The federal government has officially recognized Alberta and British Columbia’s privacy legislation as being “substantially similar” to the federal Personal Information Protection and Electronic Documents Act (PIPEDA).
Industry Canada officially made the announcement on Nov. 3, though it had announced its intentions to recognize B.C.’s and Alberta’s legislation as substantially similar earlier this year.
The move means that organizations in B.C. and Alberta that are subject to either province’s private-sector privacy laws are exempt from PIPEDA. This exemption applies to the collection, use and disclosure of personal information within either province.
PIPEDA will continue to apply to the collection, use and disclosure of personal information related to the operations of a federal work, undertaking or business (including banks, airlines and telecommunications companies) in both provinces, as well as to the cross-border collection, use and release of personal information.
“Both Alberta and British Columbia have privacy legislation that is considered substantially similar to PIPEDA,” read a Industry Canada statement. “This helps ensure the existence of an effective national standard for privacy protection, which also meets accepted international norms. Clear, consistent rules for the protection of personal information increase consumer and business confidence in online commerce.”

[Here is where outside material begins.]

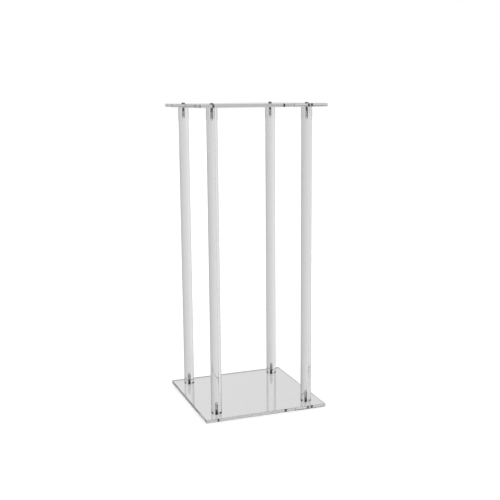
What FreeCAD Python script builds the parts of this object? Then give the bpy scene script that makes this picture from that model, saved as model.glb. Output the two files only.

PIPEDA came into full effect on Jan. 1, 2004. It applies to all personal information collected, used or disclosed by private-sector organizations in the course of commercial activity. (With the exception of British Columbia, Alberta and Quebec which have their own privacy legislation that has been deemed to be substantially similar to PIPEDA.) PIPEDA’s privacy provisions are based on the Canadian Standards Association’s Model Code for the Protection of Personal Information.
PIPEDA’s key provisions state:
•organizations are required to seek the consent of individuals prior to collecting, using or disclosing their personal information;
•organizations must protect personal information with security safeguards appropriate to the sensitivity of the information; and
•individuals may access personal information about themselves held by an organization and have it corrected, if necessary.